Mduduzi Lokotfwako, who is director of BATS, submitted that the levy was defined as tax and was ‘levied and charged’ on both tobacco products manufactured in and imported into Eswatini.   The levy according to Lokotfwako is, two per cent ‘taxable value’ for manufactured tobacco products, calculated as the total consideration paid in money and seven per cent of the taxable value for imported tobacco product, calculated as the sum of; the value of the goods ascertained for the purposes of customs duty plus the amount of customs duty, excise tax and other fiscal charge, other than Value Added Tax, payable on those goods.


“BATS respectfully contend that Section 61 of the Constitution of the Kingdom of Eswatini requires that government must promote respect of international law and treaty obligations,” submitted Lokotfwako.

The levy, according to BATS comprised an additional duty on tobacco products that was in breach of Eswatini’s international law and treaty obligation under, among others the Southern African Customs Union Agreement (SACU) and the General Agreement on Tariffs (GATT), including the national- treatment principle that prohibits discrimination between imported and domestically produced goods.

He averred that in Section 20 (1) the Constitution provides that all persons were equal before and under the law.

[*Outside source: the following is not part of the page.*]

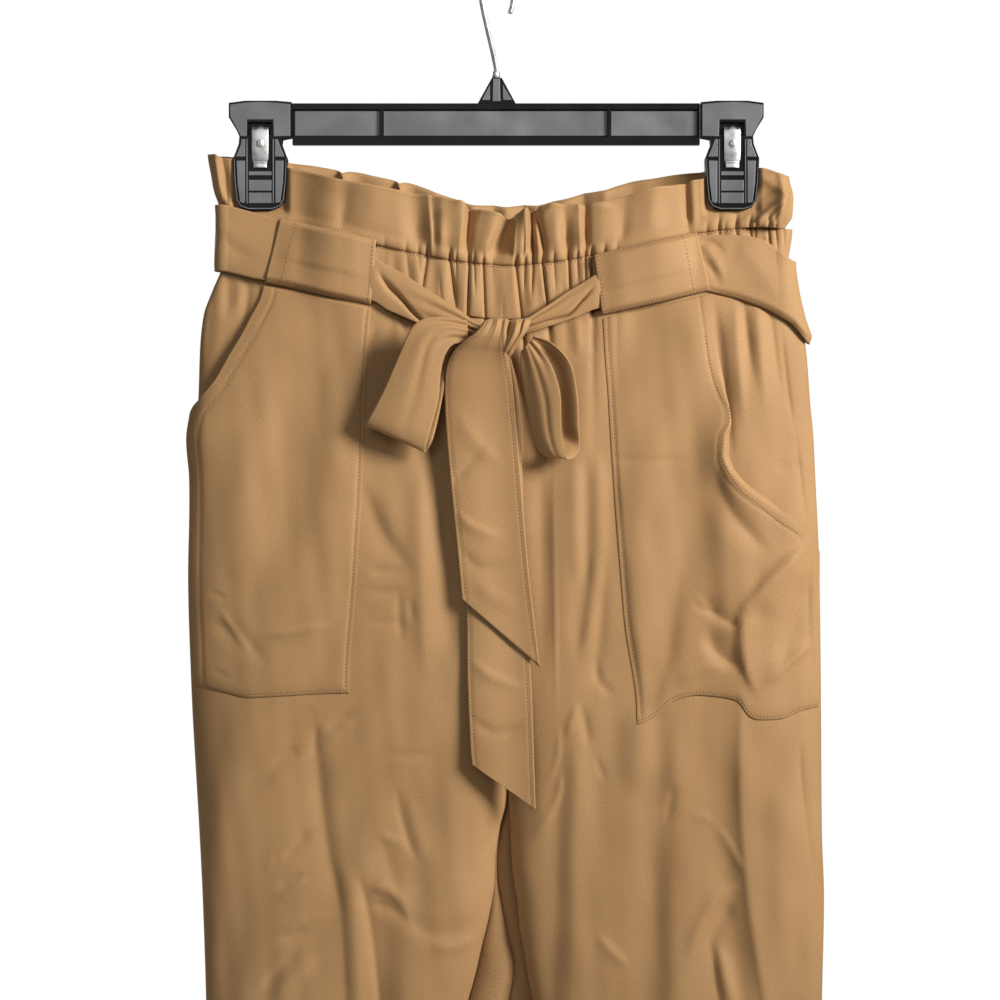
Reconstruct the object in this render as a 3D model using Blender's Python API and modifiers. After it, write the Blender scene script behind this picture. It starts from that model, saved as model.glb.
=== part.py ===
"""Paperbag waist trousers with a tied fabric belt, hanging from a clip hanger.

Z is up, the front faces -Y and +X is the wearer's left. The origin is the inside top of the
hanger's hook, where a rail carries it. Sizes are in millimetres and are scaled once, by MM.
"""
import bisect
import math
from collections import namedtuple

import bpy
import bmesh
from mathutils import Matrix, Vector

MM = 0.001

# Cloth and seams
CLOTH = 1.2
DOUBLE_CLOTH = 1.5
SEAM_GAP = 0.3
HALF_GAP = SEAM_GAP / 2
LIP = 0.65

# Heights down from the hook's bearing point
CROTCH_Z = -557.0
CROTCH_BLEND_Z = -455.0
CENTRE_X = 7.0
HEM_Z = -1212.0
CASING_HEIGHT = 36.0

# Belt: its width, how far it stands off the waist, and where it starts and ends round it
BELT_WIDTH = 44.0
BELT_LIFT = 5.0
BELT_STEPS = 60
BELT_START = math.radians(121)
BELT_END = math.radians(424)

# Hanger bar, recessed front and back between its ribs
BAR_TOP = -97.0
BAR_BOTTOM = -124.2
BAR_THICK = 8.0
BAR_WEB = 3.0
BAR_RIGHT = -135.6
BAR_LEFT = 134.4
BAR_RIBS = (-76.4, 74.4)
RIB_THICK = 1.8
BAR_END_WALL = 0.4
RECESS_TOP = -101.0
RECESS_BOTTOM = -119.2
HUB_THICK = 6.0

# Clips: jaws either side of the cloth, with a spring through a slot in them
CLIP_X = (-156.8, 155.8)
CLIP_BOTTOM = -168.0
CLIP_HOLD = 0.95
JAW_FACE = 1.95
JAW_THICK = 3.8
SLOT_HALF_WIDTH = 7.8
SLOT_TOP = -109.6
SLOT_BOTTOM = -118.4
SPRING_WIDTH = 11.0
SPRING_THICK = 0.9
SPRING_FOOT = -139.8

# Hook
HOOK_RADIUS = 22.0
HOOK_WIRE = 3.2
HOOK_TURN = math.radians(60)
HOOK_START = math.radians(197)
HOOK_END = math.radians(-38)
HOOK_STEPS = 18

# How many gathers and ruffle waves each face has
CASING_GATHERS = {"front": 32, "back": 24}
RUFFLE_WAVES = {"front": 24, "back": 18}

# Rows and columns of the grids that the pieces on the front are made over
POCKET_LEVELS = 15
POCKET_COLUMNS = 9
CARRIER_LEVELS = 4
CARRIER_COLUMNS = 8

# Knot: its middle and its half sizes
KNOT_CENTRE = (2.4, -36.0, -252.4)
KNOT_HALF = (17.0, 5.2, 9.8)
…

Lokoftwako argued that the levy discriminated against importers of tobacco products in favour of local manufactures of such products without a legitimate basis to do so.  He claimed the levy infringed BATS’ right not to be deprived of property under Section 19 and to trade freely under Section 32(1) of the Constitution.

“The Constitution promotes the rule of law which requires that Parliament enact laws that are not arbitrarily and bear a rational relationship to the achievement of a legitimate governmental purpose, the Act and the levy do not bear a relationship and the Act is the product of a flawed and irrational process,” submitted the director.

He also argued that the levy comprised an additional duty on tobacco products that was allegedly introduced in contravention of the Customs and Excise Act, 1971.
Lokotfwako submitted that there was no indication that the Act, being a money bill imposing tax, followed the process prescribed by the Constitution for the passing of the money bills.  He said as a result, the Act should be set aside and all payments purportedly received under it should be returned.


“The Act and the levy is irrational, in conflict with the rule of law rationality requirement under the Constitution and is void,” he argue.
These are allegations whose veracity is still to be tested. According to Lokotfwako, BATS made representation to the minister  regarding the 2012 Bill, the 2016 Bill and the 2019 Bill and despite not persisting with the 2021 and 2016 Bills, seemingly as a result of these representations, the 2019 Bill was nonetheless passed into law in a form  largely unchanged from earlier iterations.

He averred that this was done without BATS representation having been properly addressed and without relevant consideration being taken into account.
“The preceeding Bills and Act do not set out the purpose of the levy and the minister and SRA have committed to contradictory positions regarding what the true position is.

The Bills and the Act were not product of an evidenced- based analysis of whether the levy would achieve its intended objective,” contended the applicant. The matter is still pending in court and appearing for BATS is Kenneth Motsa of Robinson Bertram while Eswatini Government is represented by Assistant Attorney General Mbuso Simelane.